David Renka- Daily Art / Daily Life

Talk with the artist, curated by Penelope Filacchione

The Renka's Studio

The Renka's Studio


Art is what an artist makes, but, is everything that an artist makes art?

In his role as homo faber, an artist may at times be commissioned to create something that serves a practical function; a door handle for example.  When it’s the work of an artisan it will always be considered an “object”, but when the creator is an artist and that object also possesses aesthetic qualities in addition to a functional one?  Is it art or does serving a practical purpose undermine its status?  In other words, in order to be ART is it necessary for the object to be useless?

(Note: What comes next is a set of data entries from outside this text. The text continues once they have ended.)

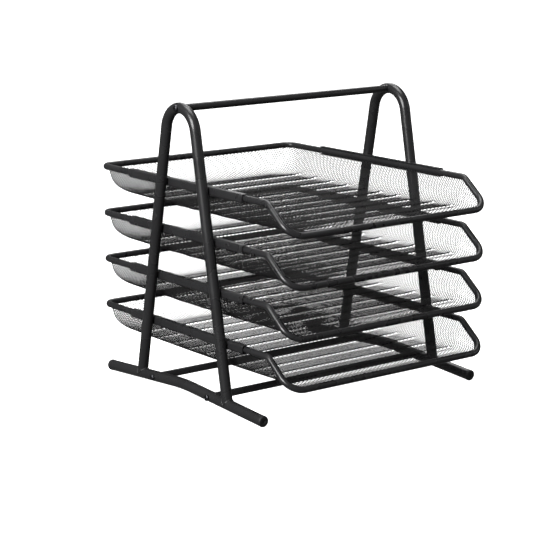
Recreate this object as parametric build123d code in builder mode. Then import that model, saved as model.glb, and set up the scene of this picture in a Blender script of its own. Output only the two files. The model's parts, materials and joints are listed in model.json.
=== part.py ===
"""Four-tier letter tray: mesh trays that slide in channel rails between two bent-tube side frames.

Frame: X across the trays (left is -X), +Y to the back, +Z up, millimetres.
The origin is on the desk, under the middle of the whole object.
"""
import os
from math import atan2, cos, radians, sin, tan

from build123d import *

# ---------------------------------------------------------------- driving dimensions

TIERS = 4
TIER_PITCH = 53.7            # from one tray to the next
TOP_RIM_Z = 233.4            # centreline of the top tray's rim

# Side frames: an arched hoop of tube on a foot of the same tube.
TUBE_R = 6.0
TUBE_WALL = 1.0
HOOP_X = 147.0               # plane of each side frame
FRAME_Y = 1.3                # the frames stand a little behind the trays' middle
ARCH_TOP_Z = 318.0           # tube centreline at the top of the arch
LEG_TILT = 10.76             # degrees each leg leans towards the other
LEG_SPREAD = 81.0            # half distance between the legs, where they meet the foot
FOOT_HALF = 144.5            # half length of a foot with its end plugs
FOOT_TILT = 3.77             # degrees each half of the foot drops towards its end
FOOT_BEND_R = 300.0

# Foot end plugs.
PLUG_CAP = 4.0
PLUG_R = 6.2
PLUG_SPIGOT = 12.0
PLUG_EDGE_R = 1.4
SPIGOT_PLAY = 0.05           # between the spigot and the tube's bore
SINK_R = 1.6                 # the shallow sink in the cap's face
SINK_DEPTH = 0.9
PLUG_END_Z = 6.1             # height of the tube's axis where the plug's cap begins

# Cross bars, handle bar and what fastens them.
BAR_R = 4.0
BAR_WALL = 1.0
BAR_Y = 52.0                 # half distance between the two lower bars
INSERT_LENGTH = 14.0
INSERT_SET_BACK = 2.0
SCREW_R = 2.0                # M4
SCREW_HOLE_R = 2.2
SCREW_LENGTH = 26.0
HEAD_R = 3.6
HEAD_HEIGHT = 2.4
HEAD_EDGE_R = 1.3
SOCKET_ACROSS_FLATS = 2.5
SOCKET_DEPTH = 1.3
THREAD_PLAY = 0.02           # stands for the thread and the insert's fit in the bar

# Rails: folded channel, open towards the tray.
RAIL_HEIGHT = 9.6
RAIL_DEPTH = 6.6
RAIL_SHEET = 0.8
RAIL_BEND_R = 2.0
RAIL_FRONT_Y = -98.5
RAIL_LENGTH = 212.0
RAIL_SEAT = 0.2              # the rail's weld flat, cut this deep into each leg

# Tray rims: one closed loop of small tube.
RIM_R = 3.6
RIM_WALL = 0.8
RIM_X = 136.3                # rim centreline, sides
RIM_Y = 174.5                # rim centreline, front and back
RIM_DROP = 29.7              # the front of the rim lies this far below the rest
KNEE_Y = -137.2              # where the sides start down to the front
KNEE_R = 10.0
FRONT_CORNER_R = 19.2
REAR_CORNER_R = 12.0

# Baskets: the floor and walls of a tray.
SHEET = 0.6
FLOOR_BELOW_FRONT_RIM = 2.2
FLOOR_HALF_WIDTH = 110.5     # edge of the flat floor
FLOOR_REAR_Y = 148.7
FLOOR_CORNER_R = 27.0
WALL_BEND_R = 22.0
WALL_ANGLE = 80.0            # degrees from the floor, above the bend
WALL_IN_FROM_RIM = 2.0       # the wall's top edge is buried in the rim's inner side
WALL_TOP_BELOW_RIM = 1.2

# Ribs pressed up across the floor.
RIBS = 10
RIB_PITCH = 29.7
RIB_MIDDLE_Y = -5.2
RIB_R = 2.6

# ---------------------------------------------------------------- worked-out places

FOOT_SLOPE = tan(radians(FOOT_TILT))
FOOT_TUBE_HALF = FOOT_HALF - PLUG_CAP * cos(radians(FOOT_TILT))
FOOT_PEAK_Z = PLUG_END_Z + FOOT_TUBE_HALF * FOOT_SLOPE


def foot_axis_z(y):
    """Height of a foot's straight axis at y from its middle."""
    return FOOT_PEAK_Z - abs(y) * FOOT_SLOPE


LEG_FOOT_Z = foot_axis_z(LEG_SPREAD)
BAR_Z = foot_axis_z(BAR_Y)
OUTER_X = HOOP_X + TUBE_R
INNER_X = HOOP_X - TUBE_R

# The arch is tangent to both legs: its radius follows from their line and its top.
LEG_LEAN = tan(radians(LEG_TILT))
LEG_GAP_AT_TOP = LEG_SPREAD - (ARCH_TOP_Z - LEG_FOOT_Z) * LEG_LEAN
ARCH_R = LEG_GAP_AT_TOP / (1 / cos(radians(LEG_TILT)) - LEG_LEAN)
ARCH_Z = ARCH_TOP_Z - ARCH_R

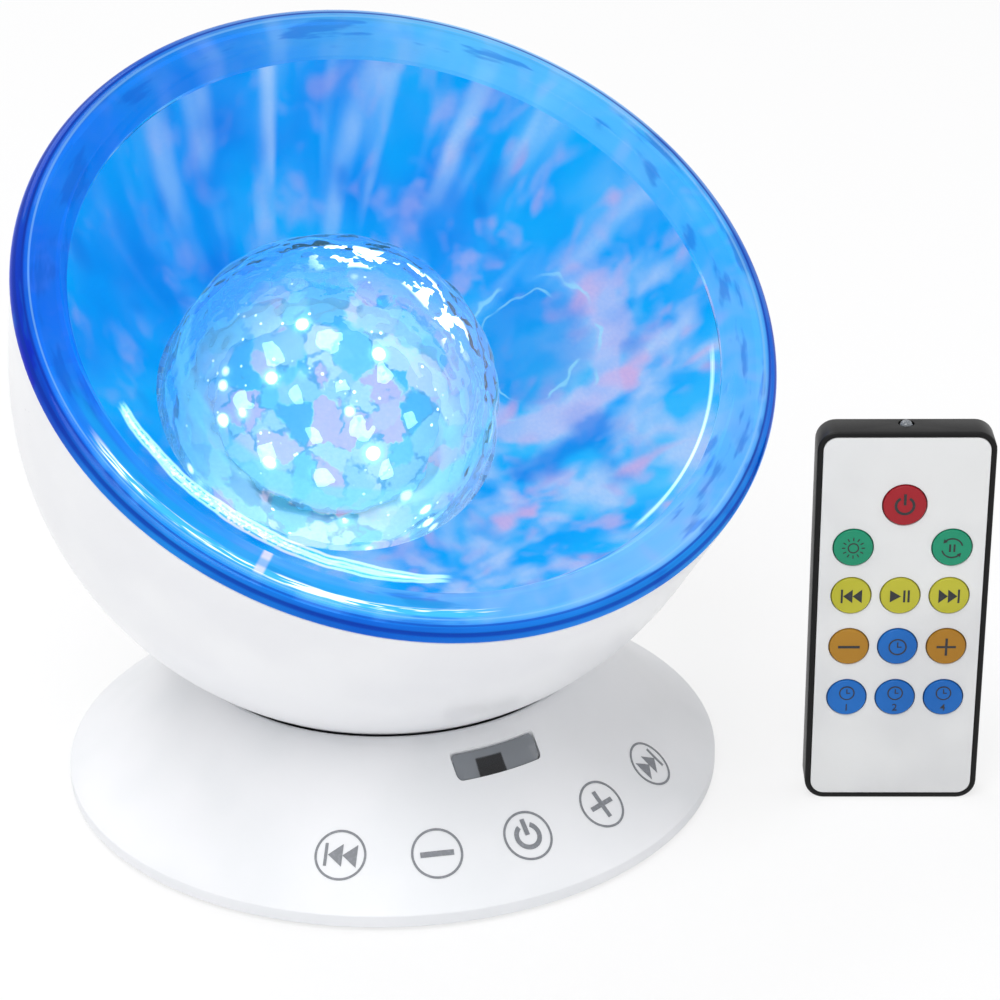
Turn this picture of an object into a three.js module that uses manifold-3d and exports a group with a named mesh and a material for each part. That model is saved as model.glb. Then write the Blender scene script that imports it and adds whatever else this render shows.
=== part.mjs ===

   By now art pour l’art is definitely passé.  More often than not when visiting important international exhibitions one gets the impression that art’s social and political function has usurped its aesthetic qualities as the defining characteristic of a work.  If this is true, why can’t we change the criteria yet again and declare that it is a work’s functional quality rather than social that is now the determining factor?   Returning to the initial question, as long as it has certain aesthetic qualities, does an artist’s creation remain a work of art regardless of whatever practical function it might serve?

  Cattelan’s “America”, which much to the surprise of the visitors is a perfectly functioning, gold toilet installed in a bathroom in the Guggenheim Museum, has received particular attention from art critics because of its being the creation of an internationally recognized artist (rather than a plumber)!  His is undoubtedly a provocation, but it is also a work of art?